What is required
The first line to copy is the one with "solidify.thickness = LABEL_THICKNESS"; the last is the one with "bpy.context.scene.collection.objects.link(empty)". Copy each line in that range exactly, leaving out all others.

Information shown
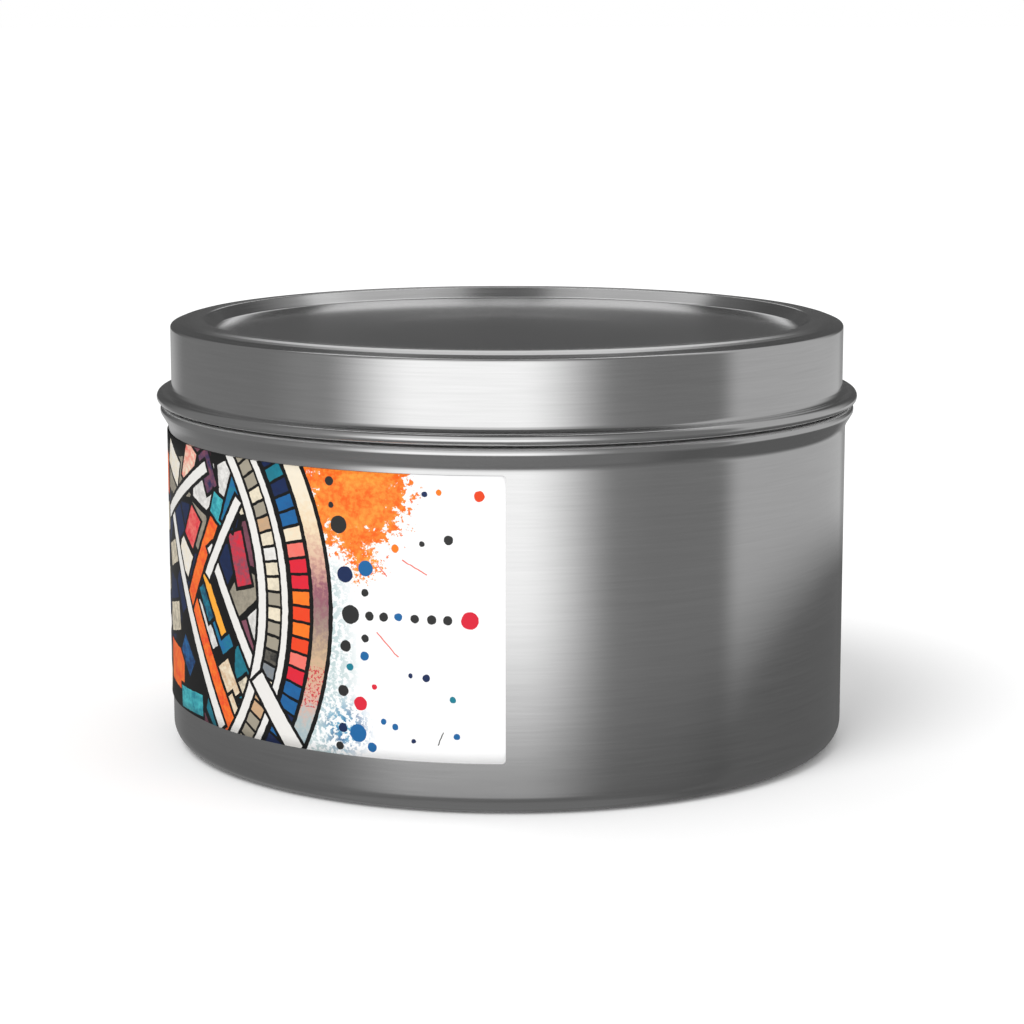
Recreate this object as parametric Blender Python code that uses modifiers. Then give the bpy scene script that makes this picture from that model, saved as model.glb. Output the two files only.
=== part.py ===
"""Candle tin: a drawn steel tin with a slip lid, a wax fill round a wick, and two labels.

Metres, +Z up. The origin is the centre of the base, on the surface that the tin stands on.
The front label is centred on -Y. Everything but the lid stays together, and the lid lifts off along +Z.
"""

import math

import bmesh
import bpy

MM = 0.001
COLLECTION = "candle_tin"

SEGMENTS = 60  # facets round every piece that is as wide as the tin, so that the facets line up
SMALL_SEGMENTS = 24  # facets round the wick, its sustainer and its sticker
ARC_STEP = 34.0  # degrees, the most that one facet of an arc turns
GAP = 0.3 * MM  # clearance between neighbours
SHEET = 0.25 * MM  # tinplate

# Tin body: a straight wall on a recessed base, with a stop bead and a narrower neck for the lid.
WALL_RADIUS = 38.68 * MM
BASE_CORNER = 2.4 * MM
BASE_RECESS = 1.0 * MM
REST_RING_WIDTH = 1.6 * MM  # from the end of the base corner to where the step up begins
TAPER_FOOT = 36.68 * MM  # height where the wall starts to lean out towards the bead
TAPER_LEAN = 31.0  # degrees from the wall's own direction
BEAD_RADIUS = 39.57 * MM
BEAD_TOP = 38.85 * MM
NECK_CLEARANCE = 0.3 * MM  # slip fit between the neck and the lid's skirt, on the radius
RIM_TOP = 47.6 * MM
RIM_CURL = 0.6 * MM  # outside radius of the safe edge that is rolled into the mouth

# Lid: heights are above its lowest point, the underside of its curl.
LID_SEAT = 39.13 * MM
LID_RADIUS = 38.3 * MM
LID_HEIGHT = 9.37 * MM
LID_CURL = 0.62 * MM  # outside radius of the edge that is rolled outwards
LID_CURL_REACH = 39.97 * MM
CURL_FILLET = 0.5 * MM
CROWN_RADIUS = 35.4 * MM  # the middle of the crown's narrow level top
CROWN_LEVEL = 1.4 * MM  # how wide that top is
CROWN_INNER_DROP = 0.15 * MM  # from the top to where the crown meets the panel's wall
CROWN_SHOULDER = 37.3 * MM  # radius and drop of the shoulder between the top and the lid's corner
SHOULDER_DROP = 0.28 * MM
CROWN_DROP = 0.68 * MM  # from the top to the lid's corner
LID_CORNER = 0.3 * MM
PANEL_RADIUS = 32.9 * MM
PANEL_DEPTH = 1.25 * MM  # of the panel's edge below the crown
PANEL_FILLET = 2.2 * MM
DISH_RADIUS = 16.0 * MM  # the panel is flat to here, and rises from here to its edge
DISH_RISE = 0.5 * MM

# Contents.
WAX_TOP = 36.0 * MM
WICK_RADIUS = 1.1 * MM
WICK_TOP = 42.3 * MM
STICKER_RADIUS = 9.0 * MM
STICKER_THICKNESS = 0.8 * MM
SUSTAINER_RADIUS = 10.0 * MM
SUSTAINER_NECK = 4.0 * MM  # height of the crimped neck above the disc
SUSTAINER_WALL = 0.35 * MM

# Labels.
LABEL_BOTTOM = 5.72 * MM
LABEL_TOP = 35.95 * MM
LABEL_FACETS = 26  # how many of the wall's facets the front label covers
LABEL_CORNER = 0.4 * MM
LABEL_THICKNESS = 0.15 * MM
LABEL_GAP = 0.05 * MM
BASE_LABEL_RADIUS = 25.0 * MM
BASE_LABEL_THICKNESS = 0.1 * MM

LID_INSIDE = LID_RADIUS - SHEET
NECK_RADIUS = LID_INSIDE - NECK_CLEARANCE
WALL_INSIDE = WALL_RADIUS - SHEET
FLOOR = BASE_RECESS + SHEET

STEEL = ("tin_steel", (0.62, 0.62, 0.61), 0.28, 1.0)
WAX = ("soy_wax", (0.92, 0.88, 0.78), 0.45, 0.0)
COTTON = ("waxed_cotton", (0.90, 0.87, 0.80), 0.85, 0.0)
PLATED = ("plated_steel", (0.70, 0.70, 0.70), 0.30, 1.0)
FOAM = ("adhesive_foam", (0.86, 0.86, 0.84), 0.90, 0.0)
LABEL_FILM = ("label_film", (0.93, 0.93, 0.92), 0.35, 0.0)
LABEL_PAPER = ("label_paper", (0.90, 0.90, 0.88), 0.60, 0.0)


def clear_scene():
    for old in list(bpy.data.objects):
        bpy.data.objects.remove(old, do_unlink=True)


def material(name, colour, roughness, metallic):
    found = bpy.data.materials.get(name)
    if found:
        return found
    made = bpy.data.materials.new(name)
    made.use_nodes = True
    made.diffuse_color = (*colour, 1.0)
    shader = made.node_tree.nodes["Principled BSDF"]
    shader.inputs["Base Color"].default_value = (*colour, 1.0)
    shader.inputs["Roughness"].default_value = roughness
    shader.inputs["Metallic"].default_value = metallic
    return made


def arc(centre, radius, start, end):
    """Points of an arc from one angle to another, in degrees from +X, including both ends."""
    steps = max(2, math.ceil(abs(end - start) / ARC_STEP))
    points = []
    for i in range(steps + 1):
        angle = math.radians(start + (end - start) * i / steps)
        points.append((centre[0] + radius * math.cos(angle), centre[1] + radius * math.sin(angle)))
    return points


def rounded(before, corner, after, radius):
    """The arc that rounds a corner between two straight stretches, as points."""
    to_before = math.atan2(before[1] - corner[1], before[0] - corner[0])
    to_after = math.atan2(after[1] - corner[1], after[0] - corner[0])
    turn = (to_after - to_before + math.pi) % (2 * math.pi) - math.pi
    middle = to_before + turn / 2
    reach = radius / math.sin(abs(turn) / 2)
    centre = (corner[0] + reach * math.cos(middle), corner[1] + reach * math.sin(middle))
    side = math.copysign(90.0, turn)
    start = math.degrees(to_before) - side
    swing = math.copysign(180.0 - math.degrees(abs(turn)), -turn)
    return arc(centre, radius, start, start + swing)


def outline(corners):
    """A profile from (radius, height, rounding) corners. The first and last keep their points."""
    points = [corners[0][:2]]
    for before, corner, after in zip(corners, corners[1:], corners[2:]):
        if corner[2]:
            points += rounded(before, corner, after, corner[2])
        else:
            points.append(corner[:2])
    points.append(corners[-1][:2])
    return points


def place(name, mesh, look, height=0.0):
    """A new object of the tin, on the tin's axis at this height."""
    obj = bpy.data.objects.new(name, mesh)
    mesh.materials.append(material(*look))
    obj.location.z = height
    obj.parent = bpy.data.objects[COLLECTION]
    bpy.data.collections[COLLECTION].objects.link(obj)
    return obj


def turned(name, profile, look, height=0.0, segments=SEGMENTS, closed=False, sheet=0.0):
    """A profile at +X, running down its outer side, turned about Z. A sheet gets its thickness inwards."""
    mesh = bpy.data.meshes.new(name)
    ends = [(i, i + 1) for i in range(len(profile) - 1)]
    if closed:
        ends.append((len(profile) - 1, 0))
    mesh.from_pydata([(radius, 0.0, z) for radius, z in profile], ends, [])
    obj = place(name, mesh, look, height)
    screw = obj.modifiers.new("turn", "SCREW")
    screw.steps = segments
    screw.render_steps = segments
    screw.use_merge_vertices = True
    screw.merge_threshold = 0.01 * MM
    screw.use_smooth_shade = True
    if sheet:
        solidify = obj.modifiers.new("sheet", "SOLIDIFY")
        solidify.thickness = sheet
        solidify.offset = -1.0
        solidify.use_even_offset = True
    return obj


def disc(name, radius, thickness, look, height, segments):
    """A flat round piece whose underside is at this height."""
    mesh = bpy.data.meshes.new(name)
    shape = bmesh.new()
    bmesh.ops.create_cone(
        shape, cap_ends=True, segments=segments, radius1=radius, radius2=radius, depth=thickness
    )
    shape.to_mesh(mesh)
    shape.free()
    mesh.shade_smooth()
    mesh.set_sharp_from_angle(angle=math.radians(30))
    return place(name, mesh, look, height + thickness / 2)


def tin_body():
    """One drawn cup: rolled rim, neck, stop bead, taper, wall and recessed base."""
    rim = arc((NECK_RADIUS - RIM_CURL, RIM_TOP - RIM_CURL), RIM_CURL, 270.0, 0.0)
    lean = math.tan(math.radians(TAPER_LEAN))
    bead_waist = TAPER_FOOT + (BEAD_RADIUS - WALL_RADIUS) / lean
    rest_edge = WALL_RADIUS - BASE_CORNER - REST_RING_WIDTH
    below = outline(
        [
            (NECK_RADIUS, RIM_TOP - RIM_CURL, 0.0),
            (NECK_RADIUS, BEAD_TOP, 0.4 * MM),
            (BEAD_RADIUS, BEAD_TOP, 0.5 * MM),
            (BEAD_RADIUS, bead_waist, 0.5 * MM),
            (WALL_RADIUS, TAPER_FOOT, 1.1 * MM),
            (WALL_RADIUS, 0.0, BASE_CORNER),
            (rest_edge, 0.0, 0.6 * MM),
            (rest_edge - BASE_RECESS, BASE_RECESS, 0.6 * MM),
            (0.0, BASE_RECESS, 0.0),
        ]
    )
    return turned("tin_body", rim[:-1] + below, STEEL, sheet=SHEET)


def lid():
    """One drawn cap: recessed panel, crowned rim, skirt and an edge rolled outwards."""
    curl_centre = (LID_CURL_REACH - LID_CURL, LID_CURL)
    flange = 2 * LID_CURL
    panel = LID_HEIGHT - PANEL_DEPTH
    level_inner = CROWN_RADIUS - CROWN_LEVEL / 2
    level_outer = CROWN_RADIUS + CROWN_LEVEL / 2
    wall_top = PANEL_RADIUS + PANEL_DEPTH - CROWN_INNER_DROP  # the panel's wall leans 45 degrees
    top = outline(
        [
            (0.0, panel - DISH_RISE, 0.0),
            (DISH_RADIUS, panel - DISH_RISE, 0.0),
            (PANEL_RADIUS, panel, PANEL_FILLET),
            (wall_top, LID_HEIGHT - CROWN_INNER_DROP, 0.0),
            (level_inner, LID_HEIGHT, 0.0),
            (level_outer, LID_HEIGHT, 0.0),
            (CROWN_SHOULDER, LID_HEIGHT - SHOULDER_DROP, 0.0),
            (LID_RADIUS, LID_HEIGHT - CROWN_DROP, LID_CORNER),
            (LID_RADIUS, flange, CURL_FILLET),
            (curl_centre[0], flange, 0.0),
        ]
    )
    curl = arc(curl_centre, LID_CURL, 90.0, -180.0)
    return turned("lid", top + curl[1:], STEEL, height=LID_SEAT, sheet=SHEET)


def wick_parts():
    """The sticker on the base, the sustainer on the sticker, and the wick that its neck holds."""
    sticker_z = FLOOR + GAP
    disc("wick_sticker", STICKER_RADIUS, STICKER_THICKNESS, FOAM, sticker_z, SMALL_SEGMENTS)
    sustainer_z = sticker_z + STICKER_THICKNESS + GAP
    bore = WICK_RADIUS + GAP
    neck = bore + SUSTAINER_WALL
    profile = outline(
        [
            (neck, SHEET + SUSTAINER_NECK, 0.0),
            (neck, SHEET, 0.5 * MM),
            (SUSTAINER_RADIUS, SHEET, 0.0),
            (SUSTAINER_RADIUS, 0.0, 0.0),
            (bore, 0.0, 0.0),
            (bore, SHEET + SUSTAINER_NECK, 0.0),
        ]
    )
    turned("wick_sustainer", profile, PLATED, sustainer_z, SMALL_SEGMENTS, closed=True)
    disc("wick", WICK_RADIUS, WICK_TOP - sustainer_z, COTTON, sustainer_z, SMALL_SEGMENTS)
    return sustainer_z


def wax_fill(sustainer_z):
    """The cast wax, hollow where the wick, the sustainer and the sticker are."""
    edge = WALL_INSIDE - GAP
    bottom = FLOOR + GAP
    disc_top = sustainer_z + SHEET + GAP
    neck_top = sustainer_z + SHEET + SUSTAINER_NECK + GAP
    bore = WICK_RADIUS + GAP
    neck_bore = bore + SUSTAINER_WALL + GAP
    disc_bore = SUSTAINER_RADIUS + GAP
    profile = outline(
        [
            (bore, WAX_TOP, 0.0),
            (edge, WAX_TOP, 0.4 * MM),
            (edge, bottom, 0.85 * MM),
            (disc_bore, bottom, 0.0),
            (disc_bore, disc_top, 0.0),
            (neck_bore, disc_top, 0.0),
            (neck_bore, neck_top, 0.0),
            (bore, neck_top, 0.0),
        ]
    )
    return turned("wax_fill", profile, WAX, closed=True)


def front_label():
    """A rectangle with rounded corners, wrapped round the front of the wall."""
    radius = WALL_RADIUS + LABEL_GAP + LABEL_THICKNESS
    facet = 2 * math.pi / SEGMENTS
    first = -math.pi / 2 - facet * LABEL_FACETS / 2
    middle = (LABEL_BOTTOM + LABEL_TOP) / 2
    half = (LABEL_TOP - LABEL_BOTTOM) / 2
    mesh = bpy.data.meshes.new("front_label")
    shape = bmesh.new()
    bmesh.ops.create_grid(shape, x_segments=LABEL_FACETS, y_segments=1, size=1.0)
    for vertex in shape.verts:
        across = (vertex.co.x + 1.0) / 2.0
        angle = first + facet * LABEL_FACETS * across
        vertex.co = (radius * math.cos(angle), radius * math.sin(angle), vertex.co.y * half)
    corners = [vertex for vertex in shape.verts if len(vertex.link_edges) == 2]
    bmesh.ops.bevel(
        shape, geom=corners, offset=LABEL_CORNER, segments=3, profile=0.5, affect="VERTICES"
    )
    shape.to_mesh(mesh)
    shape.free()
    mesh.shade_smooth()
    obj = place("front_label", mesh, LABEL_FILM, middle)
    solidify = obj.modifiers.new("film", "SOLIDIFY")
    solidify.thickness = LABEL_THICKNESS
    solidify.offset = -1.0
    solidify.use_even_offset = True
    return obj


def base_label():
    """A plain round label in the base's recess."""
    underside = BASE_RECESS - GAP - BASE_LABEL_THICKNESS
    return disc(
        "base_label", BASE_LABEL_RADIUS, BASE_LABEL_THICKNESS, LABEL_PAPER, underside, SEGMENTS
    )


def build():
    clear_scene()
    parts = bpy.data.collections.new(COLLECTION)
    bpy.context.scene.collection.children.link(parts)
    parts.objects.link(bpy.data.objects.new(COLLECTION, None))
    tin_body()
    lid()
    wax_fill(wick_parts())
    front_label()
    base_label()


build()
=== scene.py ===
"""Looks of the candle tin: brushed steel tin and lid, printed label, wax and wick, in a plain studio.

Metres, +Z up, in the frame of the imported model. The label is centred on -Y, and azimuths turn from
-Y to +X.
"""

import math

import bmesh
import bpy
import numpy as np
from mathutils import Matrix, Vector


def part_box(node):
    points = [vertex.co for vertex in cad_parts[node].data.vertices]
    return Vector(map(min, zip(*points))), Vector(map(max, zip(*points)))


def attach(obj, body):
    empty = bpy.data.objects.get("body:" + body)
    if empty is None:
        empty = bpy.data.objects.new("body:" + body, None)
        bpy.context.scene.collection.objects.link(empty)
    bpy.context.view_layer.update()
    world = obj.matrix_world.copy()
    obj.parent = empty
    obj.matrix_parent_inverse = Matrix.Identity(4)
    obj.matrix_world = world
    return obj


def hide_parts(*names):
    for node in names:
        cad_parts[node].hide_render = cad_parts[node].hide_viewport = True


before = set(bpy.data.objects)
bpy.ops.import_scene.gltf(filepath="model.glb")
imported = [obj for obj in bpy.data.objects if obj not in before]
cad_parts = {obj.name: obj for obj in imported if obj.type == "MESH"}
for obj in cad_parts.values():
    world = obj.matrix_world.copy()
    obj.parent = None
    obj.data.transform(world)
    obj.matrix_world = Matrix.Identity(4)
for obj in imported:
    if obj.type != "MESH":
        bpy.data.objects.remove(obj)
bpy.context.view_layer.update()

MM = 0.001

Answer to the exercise
    solidify.thickness = LABEL_THICKNESS
    solidify.offset = -1.0
    solidify.use_even_offset = True
    return obj


def base_label():
    """A plain round label in the base's recess."""
    underside = BASE_RECESS - GAP - BASE_LABEL_THICKNESS
    return disc(
        "base_label", BASE_LABEL_RADIUS, BASE_LABEL_THICKNESS, LABEL_PAPER, underside, SEGMENTS
    )


def build():
    clear_scene()
    parts = bpy.data.collections.new(COLLECTION)
    bpy.context.scene.collection.children.link(parts)
    parts.objects.link(bpy.data.objects.new(COLLECTION, None))
    tin_body()
    lid()
    wax_fill(wick_parts())
    front_label()
    base_label()


build()
=== scene.py ===
"""Looks of the candle tin: brushed steel tin and lid, printed label, wax and wick, in a plain studio.

Metres, +Z up, in the frame of the imported model. The label is centred on -Y, and azimuths turn from
-Y to +X.
"""

import math

import bmesh
import bpy
import numpy as np
from mathutils import Matrix, Vector


def part_box(node):
    points = [vertex.co for vertex in cad_parts[node].data.vertices]
    return Vector(map(min, zip(*points))), Vector(map(max, zip(*points)))


def attach(obj, body):
    empty = bpy.data.objects.get("body:" + body)
    if empty is None:
        empty = bpy.data.objects.new("body:" + body, None)
        bpy.context.scene.collection.objects.link(empty)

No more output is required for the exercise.